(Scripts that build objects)

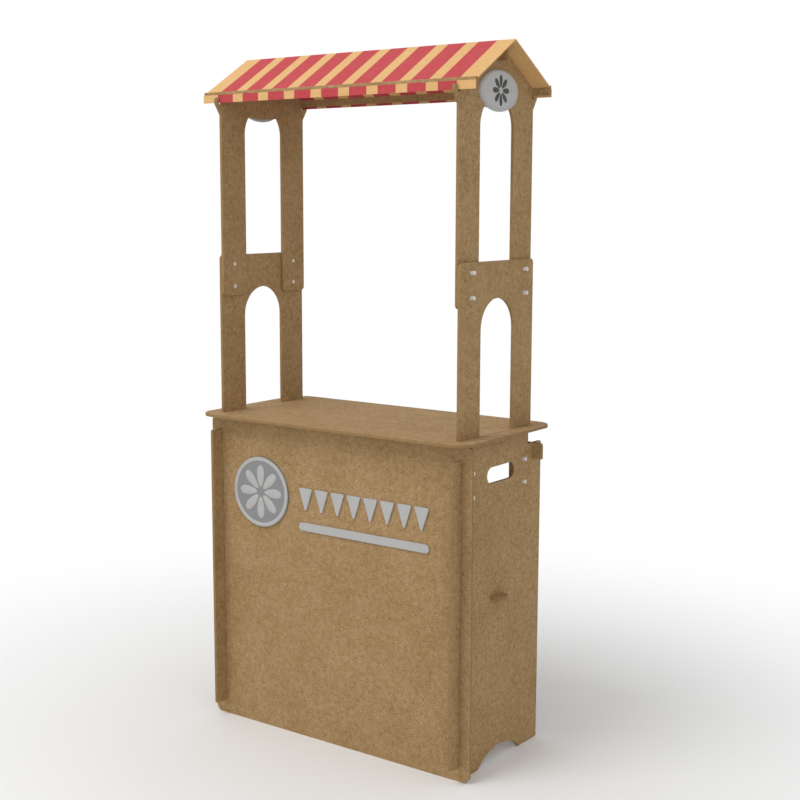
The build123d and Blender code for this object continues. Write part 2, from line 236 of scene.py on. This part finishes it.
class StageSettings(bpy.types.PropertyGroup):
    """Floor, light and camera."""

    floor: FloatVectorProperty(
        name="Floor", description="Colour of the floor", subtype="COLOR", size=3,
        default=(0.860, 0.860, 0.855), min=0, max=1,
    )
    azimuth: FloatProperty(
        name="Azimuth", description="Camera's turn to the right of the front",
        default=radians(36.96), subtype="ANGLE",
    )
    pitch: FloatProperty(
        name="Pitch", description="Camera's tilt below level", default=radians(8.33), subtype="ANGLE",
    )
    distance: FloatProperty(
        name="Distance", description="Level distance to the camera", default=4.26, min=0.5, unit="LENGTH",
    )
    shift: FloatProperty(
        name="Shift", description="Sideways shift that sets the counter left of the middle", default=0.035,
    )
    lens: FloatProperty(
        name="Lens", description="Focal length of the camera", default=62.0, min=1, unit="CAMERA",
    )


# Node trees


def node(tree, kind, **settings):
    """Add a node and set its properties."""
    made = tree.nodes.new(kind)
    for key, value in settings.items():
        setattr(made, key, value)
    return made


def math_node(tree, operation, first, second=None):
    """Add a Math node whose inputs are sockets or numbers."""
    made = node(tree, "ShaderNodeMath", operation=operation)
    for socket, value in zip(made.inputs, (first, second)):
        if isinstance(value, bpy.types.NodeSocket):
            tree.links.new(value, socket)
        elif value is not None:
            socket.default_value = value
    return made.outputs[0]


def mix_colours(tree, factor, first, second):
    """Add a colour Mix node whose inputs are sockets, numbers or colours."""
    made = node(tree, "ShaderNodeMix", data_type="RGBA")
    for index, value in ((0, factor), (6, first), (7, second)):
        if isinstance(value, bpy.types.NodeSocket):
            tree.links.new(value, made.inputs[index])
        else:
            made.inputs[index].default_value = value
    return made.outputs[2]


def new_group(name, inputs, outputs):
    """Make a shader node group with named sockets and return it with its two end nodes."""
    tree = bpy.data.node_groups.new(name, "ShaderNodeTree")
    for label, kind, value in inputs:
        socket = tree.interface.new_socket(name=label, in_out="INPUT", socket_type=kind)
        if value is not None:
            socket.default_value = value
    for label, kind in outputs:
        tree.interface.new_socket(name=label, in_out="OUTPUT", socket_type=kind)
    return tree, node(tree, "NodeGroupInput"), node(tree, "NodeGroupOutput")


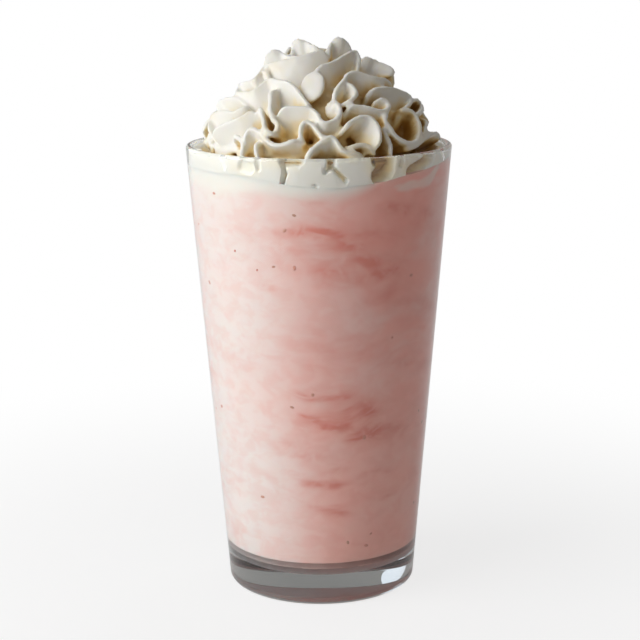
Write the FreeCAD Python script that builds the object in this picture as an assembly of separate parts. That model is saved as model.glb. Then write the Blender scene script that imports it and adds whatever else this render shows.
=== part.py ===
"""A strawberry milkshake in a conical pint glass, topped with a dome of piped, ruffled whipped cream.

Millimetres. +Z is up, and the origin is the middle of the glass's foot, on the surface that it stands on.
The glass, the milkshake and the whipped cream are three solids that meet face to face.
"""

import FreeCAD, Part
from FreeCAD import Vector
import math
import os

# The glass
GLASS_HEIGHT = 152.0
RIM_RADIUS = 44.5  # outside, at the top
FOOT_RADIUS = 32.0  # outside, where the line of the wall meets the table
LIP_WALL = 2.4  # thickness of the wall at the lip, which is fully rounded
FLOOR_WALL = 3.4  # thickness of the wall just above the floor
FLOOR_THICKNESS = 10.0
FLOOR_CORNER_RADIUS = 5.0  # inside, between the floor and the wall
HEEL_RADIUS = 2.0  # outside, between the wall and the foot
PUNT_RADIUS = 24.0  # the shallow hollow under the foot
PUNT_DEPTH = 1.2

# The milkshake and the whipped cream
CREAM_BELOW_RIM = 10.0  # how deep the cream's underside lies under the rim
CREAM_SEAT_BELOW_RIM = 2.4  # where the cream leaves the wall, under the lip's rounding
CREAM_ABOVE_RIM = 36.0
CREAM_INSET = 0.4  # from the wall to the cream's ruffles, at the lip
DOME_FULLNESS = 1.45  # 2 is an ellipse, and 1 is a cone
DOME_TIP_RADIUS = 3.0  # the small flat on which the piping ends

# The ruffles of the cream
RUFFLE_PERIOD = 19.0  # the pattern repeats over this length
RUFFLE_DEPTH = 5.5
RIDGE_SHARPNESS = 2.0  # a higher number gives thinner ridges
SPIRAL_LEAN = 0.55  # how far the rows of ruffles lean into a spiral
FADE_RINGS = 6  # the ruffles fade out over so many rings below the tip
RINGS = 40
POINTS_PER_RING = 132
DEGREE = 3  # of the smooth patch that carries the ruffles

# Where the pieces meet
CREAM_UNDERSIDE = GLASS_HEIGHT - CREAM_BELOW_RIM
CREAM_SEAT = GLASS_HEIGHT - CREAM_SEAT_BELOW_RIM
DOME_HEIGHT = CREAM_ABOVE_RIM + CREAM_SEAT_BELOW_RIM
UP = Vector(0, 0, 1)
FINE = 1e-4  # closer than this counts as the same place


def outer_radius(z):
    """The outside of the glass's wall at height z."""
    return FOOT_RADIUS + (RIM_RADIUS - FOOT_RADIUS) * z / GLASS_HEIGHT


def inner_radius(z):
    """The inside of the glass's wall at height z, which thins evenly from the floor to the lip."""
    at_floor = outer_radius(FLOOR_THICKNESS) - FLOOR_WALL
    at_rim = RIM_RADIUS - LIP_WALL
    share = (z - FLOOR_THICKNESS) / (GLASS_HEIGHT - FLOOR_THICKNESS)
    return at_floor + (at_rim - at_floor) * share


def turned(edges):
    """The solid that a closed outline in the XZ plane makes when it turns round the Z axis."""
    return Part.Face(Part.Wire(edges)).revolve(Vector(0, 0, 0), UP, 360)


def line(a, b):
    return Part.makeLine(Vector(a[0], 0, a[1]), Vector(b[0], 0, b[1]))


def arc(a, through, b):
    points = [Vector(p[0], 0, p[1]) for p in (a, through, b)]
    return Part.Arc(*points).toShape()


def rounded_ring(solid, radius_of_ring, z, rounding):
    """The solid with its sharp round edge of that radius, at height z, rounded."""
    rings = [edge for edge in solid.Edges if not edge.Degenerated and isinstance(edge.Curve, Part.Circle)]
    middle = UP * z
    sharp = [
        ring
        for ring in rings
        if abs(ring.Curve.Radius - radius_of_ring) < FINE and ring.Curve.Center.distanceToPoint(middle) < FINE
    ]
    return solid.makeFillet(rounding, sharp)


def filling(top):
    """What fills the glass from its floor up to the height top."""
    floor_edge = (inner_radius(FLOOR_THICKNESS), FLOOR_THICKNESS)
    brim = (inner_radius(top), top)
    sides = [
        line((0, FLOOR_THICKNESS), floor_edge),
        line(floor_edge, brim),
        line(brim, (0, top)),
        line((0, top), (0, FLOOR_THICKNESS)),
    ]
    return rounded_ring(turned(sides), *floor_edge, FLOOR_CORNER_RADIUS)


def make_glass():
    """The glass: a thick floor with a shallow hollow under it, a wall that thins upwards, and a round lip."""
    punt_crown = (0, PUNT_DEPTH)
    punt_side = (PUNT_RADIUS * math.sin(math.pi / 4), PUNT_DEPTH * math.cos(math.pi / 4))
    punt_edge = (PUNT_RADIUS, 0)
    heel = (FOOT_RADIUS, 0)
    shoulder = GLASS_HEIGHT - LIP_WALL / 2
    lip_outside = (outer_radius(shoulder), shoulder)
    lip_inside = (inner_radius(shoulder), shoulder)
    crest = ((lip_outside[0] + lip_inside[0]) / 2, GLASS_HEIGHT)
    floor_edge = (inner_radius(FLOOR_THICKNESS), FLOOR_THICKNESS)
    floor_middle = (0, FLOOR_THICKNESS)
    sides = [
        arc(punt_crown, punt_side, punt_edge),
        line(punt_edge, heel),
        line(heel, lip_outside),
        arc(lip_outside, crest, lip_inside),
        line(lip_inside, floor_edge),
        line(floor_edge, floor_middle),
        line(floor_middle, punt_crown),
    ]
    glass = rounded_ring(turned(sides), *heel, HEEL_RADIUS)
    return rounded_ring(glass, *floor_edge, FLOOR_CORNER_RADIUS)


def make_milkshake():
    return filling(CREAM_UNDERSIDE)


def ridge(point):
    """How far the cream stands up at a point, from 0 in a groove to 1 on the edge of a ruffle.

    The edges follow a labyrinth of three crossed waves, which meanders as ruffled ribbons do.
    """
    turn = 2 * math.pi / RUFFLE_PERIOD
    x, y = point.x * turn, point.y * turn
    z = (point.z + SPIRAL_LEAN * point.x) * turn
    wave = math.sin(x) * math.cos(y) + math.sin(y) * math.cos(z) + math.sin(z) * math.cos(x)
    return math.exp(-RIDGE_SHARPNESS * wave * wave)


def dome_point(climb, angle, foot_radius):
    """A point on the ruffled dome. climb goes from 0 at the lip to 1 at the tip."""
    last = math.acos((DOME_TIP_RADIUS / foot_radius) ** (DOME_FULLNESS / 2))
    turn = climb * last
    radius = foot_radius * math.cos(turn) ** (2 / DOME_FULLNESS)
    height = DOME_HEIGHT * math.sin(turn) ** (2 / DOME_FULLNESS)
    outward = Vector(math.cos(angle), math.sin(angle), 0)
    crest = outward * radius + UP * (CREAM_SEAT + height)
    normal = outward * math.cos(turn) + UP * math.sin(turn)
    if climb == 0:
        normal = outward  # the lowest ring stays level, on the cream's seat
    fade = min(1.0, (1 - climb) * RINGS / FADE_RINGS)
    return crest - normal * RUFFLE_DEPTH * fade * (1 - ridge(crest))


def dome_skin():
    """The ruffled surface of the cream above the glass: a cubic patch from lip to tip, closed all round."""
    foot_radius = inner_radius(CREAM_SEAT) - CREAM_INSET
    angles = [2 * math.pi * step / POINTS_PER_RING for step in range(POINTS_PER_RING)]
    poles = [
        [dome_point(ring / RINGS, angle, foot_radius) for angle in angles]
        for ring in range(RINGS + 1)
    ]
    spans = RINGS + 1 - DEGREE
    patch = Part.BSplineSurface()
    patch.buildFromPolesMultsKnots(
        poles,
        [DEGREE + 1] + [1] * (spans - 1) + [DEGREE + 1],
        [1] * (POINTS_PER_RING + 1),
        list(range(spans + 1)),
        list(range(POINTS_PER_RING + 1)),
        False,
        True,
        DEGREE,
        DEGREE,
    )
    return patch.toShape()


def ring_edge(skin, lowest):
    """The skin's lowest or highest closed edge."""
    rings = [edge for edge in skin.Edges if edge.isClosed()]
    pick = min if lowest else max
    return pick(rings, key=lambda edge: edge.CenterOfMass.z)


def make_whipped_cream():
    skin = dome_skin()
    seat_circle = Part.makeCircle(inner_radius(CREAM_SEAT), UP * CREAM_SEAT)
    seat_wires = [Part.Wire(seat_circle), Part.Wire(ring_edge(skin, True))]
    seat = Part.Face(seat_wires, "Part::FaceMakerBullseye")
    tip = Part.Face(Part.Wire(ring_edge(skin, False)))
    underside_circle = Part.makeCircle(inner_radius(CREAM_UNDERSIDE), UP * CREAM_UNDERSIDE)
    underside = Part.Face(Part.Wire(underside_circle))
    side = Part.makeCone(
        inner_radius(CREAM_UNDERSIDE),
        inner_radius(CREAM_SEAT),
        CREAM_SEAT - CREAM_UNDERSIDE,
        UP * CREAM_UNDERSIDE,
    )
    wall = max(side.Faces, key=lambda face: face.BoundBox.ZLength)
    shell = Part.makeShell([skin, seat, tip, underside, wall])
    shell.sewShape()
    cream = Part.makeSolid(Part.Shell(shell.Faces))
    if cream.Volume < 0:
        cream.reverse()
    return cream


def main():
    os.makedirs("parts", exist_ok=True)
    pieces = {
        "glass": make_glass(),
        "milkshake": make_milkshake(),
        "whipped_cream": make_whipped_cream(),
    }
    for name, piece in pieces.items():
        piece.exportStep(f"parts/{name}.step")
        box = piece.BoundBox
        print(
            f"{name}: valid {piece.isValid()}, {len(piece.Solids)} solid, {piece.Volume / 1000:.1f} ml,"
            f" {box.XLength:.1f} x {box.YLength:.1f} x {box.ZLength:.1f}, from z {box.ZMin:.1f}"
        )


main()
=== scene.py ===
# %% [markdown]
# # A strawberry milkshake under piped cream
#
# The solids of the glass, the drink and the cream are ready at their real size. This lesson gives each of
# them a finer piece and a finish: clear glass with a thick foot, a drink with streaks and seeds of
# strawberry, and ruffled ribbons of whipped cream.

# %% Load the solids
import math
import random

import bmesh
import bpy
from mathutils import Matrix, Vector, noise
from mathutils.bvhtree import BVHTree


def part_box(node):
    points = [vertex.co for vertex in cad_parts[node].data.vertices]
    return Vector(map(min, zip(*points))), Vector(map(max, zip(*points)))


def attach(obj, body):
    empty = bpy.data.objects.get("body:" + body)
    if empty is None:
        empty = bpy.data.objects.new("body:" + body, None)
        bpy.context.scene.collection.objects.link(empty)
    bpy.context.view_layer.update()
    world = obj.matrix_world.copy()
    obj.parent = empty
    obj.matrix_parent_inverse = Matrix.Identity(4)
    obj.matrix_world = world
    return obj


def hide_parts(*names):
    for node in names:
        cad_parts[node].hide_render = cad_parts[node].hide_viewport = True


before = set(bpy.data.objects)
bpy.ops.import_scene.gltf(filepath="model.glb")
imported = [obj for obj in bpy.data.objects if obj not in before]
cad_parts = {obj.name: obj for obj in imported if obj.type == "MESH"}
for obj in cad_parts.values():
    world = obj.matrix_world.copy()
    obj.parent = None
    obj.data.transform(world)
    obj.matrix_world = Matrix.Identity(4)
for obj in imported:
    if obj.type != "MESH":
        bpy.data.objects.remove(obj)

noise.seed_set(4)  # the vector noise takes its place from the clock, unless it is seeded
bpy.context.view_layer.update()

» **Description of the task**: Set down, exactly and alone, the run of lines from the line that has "for name, piece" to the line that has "if empty is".

» **Full output**:
    for name, piece in pieces.items():
        piece.exportStep(f"parts/{name}.step")
        box = piece.BoundBox
        print(
            f"{name}: valid {piece.isValid()}, {len(piece.Solids)} solid, {piece.Volume / 1000:.1f} ml,"
            f" {box.XLength:.1f} x {box.YLength:.1f} x {box.ZLength:.1f}, from z {box.ZMin:.1f}"
        )


main()
=== scene.py ===
# %% [markdown]
# # A strawberry milkshake under piped cream
#
# The solids of the glass, the drink and the cream are ready at their real size. This lesson gives each of
# them a finer piece and a finish: clear glass with a thick foot, a drink with streaks and seeds of
# strawberry, and ruffled ribbons of whipped cream.

# %% Load the solids
import math
import random

import bmesh
import bpy
from mathutils import Matrix, Vector, noise
from mathutils.bvhtree import BVHTree


def part_box(node):
    points = [vertex.co for vertex in cad_parts[node].data.vertices]
    return Vector(map(min, zip(*points))), Vector(map(max, zip(*points)))


def attach(obj, body):
    empty = bpy.data.objects.get("body:" + body)
    if empty is None:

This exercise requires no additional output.